In 1965, Scholder found his own students at the Institute of American Indian Arts in Santa Fe to be angry and alienated, as disenfranchised members of American society. Using Pop Art ideas, he attempted to break the long-held Indian clichés. Fritz Scholder can be discussed as a Postmodernist for his use of “mass-culture social commentary.” He sought to “deconstruct” more than a century of romantic images of Native Americans and approach the American Indian in real terms. In 1970, Scholder began a collaboration with Tamarind Institute to produce lithographs of his Indians.
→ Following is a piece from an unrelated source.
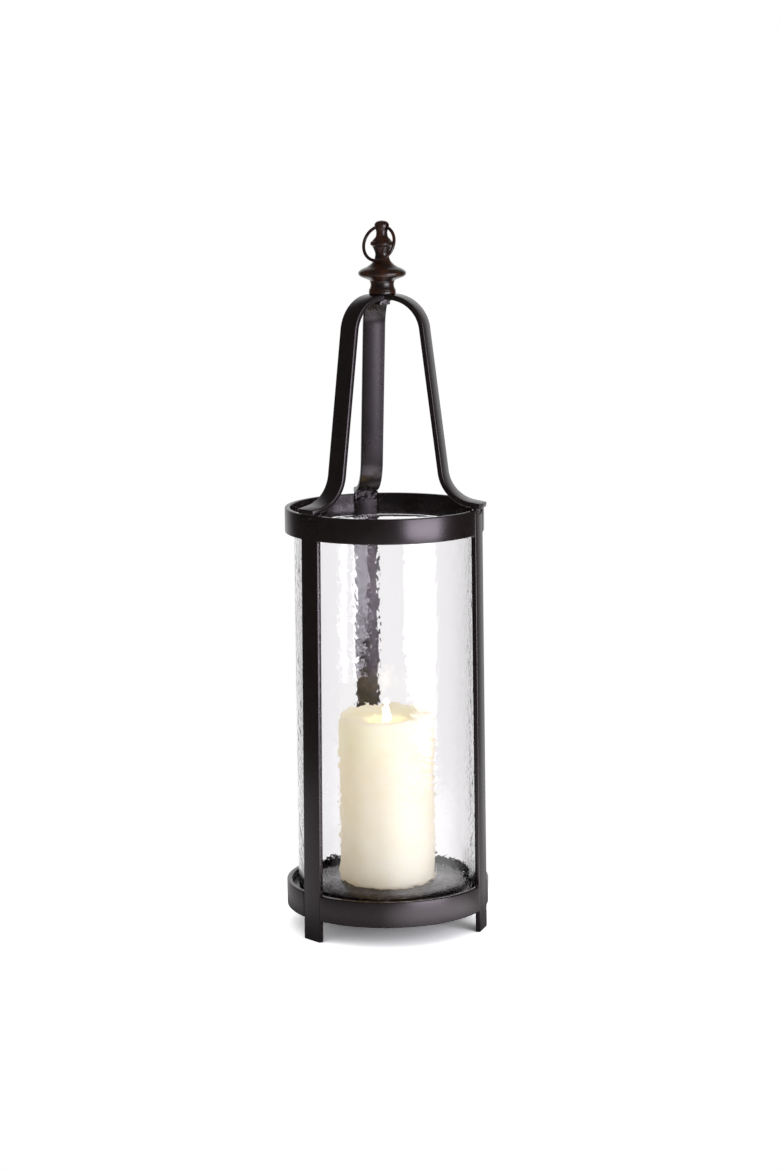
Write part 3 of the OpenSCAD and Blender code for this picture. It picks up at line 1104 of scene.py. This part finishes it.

Scholder’s work can be appreciated as being simultaneously Indian, American, and twentieth-century art. He has acknowledged his consciousness of Goya, Matisse, Picasso and Munch. His work is also a complicated blend influenced by modern styles such as those of Jackson Pollock, Willem de Kooning, Francis Bacon and Wayne Thiebaud. The human figure has been a central and continuing image for Scholder, mostly in the form of the female model in a range of poses and degrees of realism. His recent work contains mysterious forms of shaman figures and allegorical emblems. As well as extending his subject matter, he has continued to expand his technical capacities, most notably into the field of monotypes.

Mr. Scholder died on February 10, 2005 at his home in Scottsdale, Arizona.